Note: everything here is written for skrape{it} version 1.3.0

The nice things about this library are the easy-to-use request and response handling, its automatic deserialization of HTML and XML, and then finally its built-in DSL for selecting elements.

Let's set up a simple data class to hold our results to get started.

data class MetaTags(
    var ogImage: String? = null,
    var ogTitle: String? = null,
    var ogUrl: String? = null,
    var ogDescription: String? = null,
    var twitterImage: String? = null,
    var twitterTitle: String? = null,
    var twitterDescription: String? = null,
    var twitterUrl: String? = null
)
A somewhat janky data class...

Before you yell at me, skrape{it} works by constructing your data class with no parameters and then altering them one by one. Because of this, we need to start these as vars and have all of them default to something. We can make this safer shortly.

Now lets setup the actual request and scraping functionality.

class MetaTagScraper {

    fun scrape(givenUrl: String): MetaTags {
    	return skrape(HttpFetcher) {
            request {
            	url = givenUrl
            }
            extractIt<MetaTags> {
            	
            }
        }
    }
}

This is the basic structure of making a get request to a URL and then beginning the scraping process. The full skrape request can serialize into data objects that we specify so we leverage that immediately with our data class. The first thing to note is the use of HttpFetcher, this is a simple, skrape provided, implementation of noscript page loading. There are other more detailed fetchers described on their website.

Inside the skrape request there are two important halves to look.

The request half. This is where we provide data on making a request to the page we want to scrape. You can give it all kinds of information such as headers, userAgent, cookies etc. But in most cases you are good to go with just providing the URL. If you are curious about what the request returns you can add a response section and play around with that.

The second half is a shortcut to the response section and jumps us straight to having parsed HTML that we can operate on. This is the extractIt<*> portion. All of the parsing logic can be handled here. Since we are only grabbing 8 pieces of data we can do this all in place.

Scraping

What we are looking for on a page looks something like this, which can be found in the header of pages with properly set up SEO.
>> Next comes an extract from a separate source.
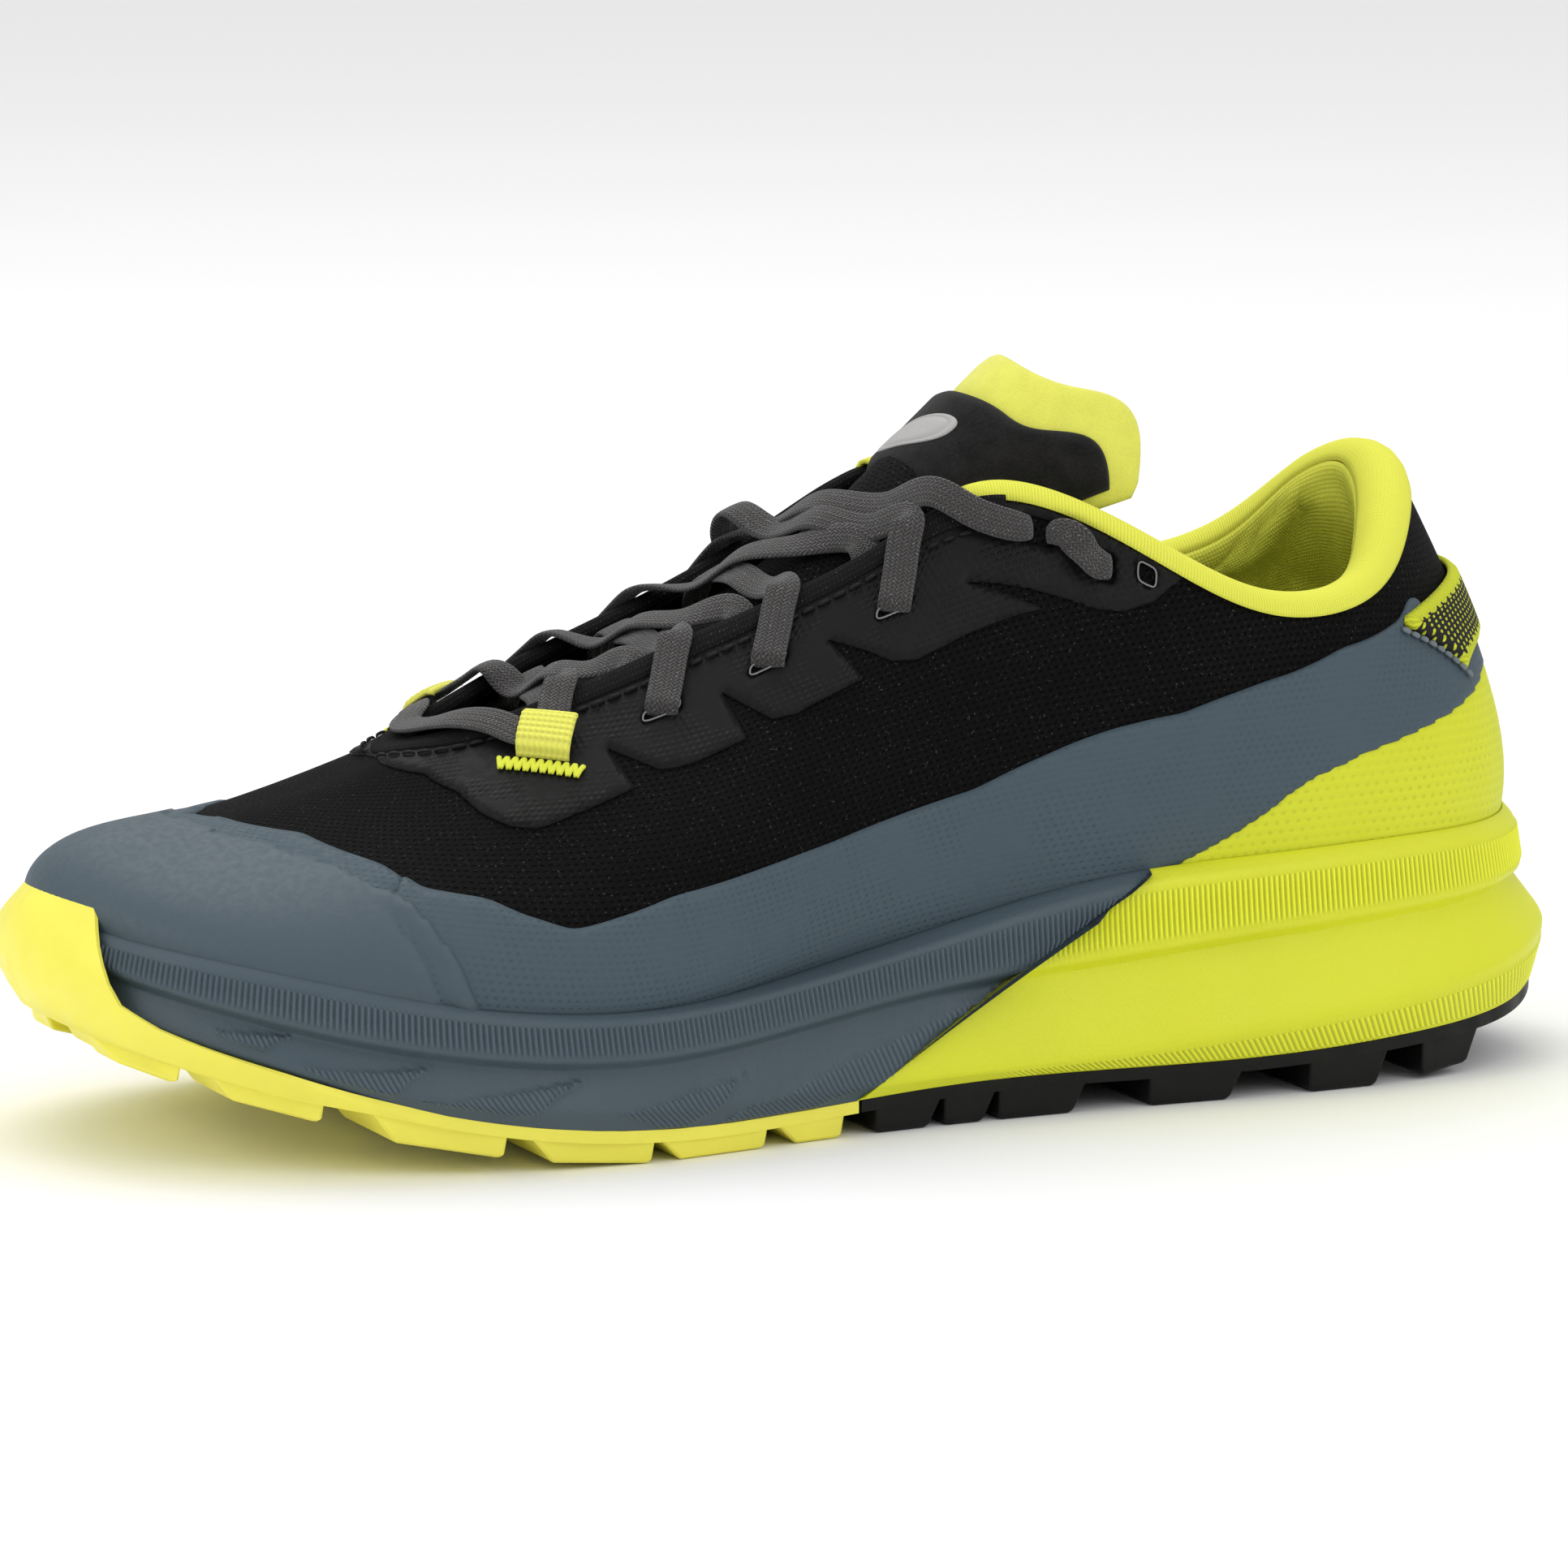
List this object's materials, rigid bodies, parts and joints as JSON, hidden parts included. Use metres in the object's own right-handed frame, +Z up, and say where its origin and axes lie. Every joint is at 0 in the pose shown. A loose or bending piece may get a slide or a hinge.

<meta property="og:title" content="Is Having A Cofounder A Good&nbsp;Idea?">
<meta property="og:description" content="Is having a cofounder a good idea? Why or why not?">
<meta property="og:url" content="https://kyleplatt.com/is-having-a-cofounder-a-good-idea/">
<meta property="og:image" content="https://kyleplatt.com/content/images/2022/11/Thinking-1.png">
<meta name="twitter:title" content="Is Having A Cofounder A Good&nbsp;Idea?">
<meta name="twitter:description" content="Is having a cofounder a good idea? Why or why not?">
<meta name="twitter:url" content="https://kyleplatt.com/is-having-a-cofounder-a-good-idea/">
<meta name="twitter:image" content="https://kyleplatt.com/content/images/2022/11/Thinking.png">

Grab that using our scraper.

extractIt<MetaTags> {
    htmlDocument {
        relaxed = true
        it.ogTitle = meta {
            withAttribute = "property" to "og:title"
            findFirst {
               attribute("content")
            }
        }
    }
}
li

Let's break this first one down quickly before adding the others.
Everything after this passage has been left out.